> [WHAT YOU WILL DO]:
Set down, exactly as written, only the lines starting with the one that holds "guides.objects.link(middle)" and ending with the one that holds "from mathutils import Matrix, Vector".

> [GIVEN INFORMATION]:
_ _ _ _

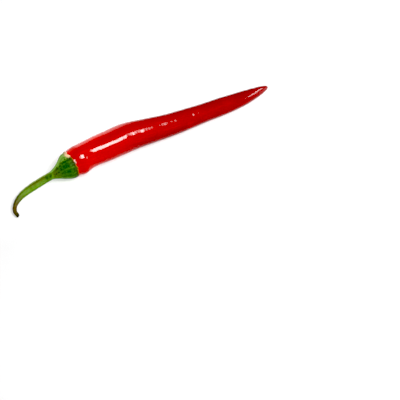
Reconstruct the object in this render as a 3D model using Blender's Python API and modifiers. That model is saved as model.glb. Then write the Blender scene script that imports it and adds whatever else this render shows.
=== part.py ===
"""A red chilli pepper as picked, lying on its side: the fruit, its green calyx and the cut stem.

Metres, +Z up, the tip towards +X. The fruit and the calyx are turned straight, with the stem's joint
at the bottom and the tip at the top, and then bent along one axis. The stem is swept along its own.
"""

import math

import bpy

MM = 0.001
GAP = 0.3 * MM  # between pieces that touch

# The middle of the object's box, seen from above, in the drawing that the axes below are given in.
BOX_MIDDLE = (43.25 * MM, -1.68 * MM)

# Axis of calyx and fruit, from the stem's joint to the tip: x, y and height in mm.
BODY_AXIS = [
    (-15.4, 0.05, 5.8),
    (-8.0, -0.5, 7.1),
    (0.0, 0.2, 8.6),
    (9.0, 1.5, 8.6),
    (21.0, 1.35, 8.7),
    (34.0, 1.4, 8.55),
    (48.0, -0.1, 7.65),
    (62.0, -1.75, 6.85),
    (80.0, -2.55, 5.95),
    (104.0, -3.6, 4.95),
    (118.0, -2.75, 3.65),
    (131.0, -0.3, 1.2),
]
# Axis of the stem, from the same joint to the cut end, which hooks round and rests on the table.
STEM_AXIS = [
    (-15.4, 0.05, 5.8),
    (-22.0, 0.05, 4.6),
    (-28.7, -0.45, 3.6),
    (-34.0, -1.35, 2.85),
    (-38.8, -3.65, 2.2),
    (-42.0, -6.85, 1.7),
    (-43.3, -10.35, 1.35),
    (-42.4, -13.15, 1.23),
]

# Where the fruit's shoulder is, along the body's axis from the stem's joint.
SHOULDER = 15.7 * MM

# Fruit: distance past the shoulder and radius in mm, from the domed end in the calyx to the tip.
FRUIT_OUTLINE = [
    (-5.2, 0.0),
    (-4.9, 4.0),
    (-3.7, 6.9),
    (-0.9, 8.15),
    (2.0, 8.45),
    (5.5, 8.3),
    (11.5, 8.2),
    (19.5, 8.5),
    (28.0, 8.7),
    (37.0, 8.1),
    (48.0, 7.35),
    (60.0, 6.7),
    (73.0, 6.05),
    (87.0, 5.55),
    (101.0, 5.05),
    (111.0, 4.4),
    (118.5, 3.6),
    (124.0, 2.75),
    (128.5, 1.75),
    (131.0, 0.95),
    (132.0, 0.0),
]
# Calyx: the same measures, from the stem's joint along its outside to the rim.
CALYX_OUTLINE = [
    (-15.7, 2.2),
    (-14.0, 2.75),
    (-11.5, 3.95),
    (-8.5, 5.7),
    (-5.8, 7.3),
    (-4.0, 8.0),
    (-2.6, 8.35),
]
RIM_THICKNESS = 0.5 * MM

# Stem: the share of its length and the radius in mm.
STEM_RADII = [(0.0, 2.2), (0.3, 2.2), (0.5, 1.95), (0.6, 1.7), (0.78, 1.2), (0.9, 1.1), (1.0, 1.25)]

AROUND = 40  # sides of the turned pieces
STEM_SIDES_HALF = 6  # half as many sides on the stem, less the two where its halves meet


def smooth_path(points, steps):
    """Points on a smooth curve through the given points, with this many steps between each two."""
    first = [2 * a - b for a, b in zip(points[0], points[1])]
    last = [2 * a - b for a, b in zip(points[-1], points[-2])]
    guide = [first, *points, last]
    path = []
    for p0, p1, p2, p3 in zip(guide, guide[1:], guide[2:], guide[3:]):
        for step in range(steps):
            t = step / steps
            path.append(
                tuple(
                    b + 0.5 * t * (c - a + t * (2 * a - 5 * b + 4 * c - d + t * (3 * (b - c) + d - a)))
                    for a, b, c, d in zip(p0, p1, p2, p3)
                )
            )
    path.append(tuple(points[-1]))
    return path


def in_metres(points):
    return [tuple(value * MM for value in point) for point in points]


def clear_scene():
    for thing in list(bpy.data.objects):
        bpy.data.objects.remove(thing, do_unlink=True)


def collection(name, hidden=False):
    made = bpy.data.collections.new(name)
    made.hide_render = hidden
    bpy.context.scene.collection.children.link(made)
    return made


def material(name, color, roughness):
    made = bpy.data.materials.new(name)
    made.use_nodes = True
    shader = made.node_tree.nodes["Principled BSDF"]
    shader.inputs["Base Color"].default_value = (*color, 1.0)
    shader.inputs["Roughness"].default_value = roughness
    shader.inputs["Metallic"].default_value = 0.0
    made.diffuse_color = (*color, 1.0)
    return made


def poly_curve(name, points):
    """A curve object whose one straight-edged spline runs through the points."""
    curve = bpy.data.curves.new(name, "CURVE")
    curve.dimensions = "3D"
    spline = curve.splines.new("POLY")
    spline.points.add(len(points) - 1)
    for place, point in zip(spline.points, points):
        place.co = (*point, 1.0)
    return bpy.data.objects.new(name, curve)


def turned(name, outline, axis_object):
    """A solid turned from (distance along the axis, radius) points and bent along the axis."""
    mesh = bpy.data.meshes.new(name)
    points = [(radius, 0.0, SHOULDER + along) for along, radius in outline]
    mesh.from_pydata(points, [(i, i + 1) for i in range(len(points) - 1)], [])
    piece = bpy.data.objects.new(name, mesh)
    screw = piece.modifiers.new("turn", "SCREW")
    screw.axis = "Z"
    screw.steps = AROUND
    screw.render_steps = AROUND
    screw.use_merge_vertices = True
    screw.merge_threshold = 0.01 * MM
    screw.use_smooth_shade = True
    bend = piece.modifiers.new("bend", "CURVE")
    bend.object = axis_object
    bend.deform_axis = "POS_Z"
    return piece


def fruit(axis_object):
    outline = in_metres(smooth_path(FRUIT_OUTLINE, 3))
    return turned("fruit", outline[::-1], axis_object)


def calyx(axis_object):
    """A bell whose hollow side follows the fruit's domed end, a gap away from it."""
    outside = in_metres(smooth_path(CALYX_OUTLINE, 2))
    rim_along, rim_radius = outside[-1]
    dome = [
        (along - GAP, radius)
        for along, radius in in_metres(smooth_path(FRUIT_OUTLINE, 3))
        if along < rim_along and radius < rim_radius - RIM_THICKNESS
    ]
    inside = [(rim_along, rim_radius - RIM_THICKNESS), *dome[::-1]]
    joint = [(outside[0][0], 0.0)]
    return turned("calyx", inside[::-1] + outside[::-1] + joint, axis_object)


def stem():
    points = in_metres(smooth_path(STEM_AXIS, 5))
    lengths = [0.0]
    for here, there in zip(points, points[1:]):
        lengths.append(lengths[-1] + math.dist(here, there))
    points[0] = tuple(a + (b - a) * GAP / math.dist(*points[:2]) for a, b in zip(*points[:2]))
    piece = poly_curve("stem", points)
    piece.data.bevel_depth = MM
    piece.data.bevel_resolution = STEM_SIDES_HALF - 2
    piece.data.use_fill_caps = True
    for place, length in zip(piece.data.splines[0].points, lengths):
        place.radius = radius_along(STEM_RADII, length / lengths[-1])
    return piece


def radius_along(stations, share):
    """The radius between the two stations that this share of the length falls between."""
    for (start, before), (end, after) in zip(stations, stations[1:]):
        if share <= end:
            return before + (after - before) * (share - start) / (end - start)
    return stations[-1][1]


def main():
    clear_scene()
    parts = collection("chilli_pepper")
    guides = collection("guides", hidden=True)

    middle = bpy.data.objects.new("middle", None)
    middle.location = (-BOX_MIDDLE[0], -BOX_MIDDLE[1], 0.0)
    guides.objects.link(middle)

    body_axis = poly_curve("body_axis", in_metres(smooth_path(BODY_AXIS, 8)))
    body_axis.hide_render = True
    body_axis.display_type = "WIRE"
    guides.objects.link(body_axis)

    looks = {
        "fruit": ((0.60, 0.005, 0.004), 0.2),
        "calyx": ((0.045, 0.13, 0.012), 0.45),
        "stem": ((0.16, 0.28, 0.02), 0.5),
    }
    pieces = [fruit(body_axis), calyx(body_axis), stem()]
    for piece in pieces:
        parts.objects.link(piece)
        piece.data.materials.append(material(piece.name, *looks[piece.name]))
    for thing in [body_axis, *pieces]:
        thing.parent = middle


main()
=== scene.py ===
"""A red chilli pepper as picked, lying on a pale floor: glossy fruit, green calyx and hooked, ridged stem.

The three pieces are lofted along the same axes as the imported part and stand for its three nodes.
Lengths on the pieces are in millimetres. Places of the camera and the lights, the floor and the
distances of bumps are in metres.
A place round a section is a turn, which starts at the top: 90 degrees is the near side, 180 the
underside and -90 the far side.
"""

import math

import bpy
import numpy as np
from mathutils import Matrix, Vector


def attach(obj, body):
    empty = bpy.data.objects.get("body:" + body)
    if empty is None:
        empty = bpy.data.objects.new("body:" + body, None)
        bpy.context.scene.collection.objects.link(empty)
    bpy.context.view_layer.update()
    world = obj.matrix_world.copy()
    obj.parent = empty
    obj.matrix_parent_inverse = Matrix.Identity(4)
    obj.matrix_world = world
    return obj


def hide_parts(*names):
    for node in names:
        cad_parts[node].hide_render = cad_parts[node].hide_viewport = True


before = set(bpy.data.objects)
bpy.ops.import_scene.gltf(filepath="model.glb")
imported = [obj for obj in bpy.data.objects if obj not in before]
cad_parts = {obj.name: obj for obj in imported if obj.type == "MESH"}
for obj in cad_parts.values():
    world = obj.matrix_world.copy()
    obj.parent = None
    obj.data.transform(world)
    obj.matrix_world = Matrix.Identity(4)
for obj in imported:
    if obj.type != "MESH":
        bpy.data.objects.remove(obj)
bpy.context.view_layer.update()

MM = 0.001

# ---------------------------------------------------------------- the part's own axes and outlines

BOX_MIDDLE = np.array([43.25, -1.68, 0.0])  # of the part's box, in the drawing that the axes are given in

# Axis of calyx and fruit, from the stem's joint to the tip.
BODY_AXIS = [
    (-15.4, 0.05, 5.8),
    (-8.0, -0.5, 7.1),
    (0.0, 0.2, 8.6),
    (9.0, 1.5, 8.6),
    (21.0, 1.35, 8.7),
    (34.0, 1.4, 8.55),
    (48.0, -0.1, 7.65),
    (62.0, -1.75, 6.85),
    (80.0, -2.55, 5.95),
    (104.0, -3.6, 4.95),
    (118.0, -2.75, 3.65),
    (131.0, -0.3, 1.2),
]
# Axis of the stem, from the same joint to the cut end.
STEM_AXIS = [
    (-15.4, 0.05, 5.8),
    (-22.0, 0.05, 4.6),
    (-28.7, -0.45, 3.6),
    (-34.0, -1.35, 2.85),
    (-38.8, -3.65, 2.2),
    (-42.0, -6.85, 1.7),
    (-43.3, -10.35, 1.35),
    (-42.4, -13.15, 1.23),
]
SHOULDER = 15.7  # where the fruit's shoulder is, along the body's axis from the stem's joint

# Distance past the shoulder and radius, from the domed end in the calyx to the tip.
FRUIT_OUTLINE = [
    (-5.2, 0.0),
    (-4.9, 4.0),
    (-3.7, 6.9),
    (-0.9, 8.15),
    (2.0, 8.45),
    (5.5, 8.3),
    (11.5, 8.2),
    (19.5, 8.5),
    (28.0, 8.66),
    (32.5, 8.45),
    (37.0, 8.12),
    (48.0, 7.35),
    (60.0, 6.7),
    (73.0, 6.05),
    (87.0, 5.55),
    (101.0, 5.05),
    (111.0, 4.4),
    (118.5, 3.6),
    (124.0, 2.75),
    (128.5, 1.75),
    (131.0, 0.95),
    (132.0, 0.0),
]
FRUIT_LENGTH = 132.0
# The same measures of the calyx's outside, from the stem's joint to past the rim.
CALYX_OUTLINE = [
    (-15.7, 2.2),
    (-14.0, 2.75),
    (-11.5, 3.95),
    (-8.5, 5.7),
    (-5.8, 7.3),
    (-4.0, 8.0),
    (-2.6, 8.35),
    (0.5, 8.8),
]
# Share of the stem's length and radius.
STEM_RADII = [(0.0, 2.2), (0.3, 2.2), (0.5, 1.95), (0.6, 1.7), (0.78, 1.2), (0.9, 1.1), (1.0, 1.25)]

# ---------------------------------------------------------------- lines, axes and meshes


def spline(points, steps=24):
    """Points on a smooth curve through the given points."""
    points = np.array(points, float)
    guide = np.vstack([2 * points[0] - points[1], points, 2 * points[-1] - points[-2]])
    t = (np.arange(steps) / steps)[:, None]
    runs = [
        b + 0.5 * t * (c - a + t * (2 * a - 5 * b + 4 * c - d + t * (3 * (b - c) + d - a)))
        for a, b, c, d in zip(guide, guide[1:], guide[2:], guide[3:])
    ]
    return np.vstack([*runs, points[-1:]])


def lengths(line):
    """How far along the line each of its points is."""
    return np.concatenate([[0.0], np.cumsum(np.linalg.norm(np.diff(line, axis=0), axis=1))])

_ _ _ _

> [RESPONSE]:
    guides.objects.link(middle)

    body_axis = poly_curve("body_axis", in_metres(smooth_path(BODY_AXIS, 8)))
    body_axis.hide_render = True
    body_axis.display_type = "WIRE"
    guides.objects.link(body_axis)

    looks = {
        "fruit": ((0.60, 0.005, 0.004), 0.2),
        "calyx": ((0.045, 0.13, 0.012), 0.45),
        "stem": ((0.16, 0.28, 0.02), 0.5),
    }
    pieces = [fruit(body_axis), calyx(body_axis), stem()]
    for piece in pieces:
        parts.objects.link(piece)
        piece.data.materials.append(material(piece.name, *looks[piece.name]))
    for thing in [body_axis, *pieces]:
        thing.parent = middle


main()
=== scene.py ===
"""A red chilli pepper as picked, lying on a pale floor: glossy fruit, green calyx and hooked, ridged stem.

The three pieces are lofted along the same axes as the imported part and stand for its three nodes.
Lengths on the pieces are in millimetres. Places of the camera and the lights, the floor and the
distances of bumps are in metres.
A place round a section is a turn, which starts at the top: 90 degrees is the near side, 180 the
underside and -90 the far side.
"""

import math

import bpy
import numpy as np
from mathutils import Matrix, Vector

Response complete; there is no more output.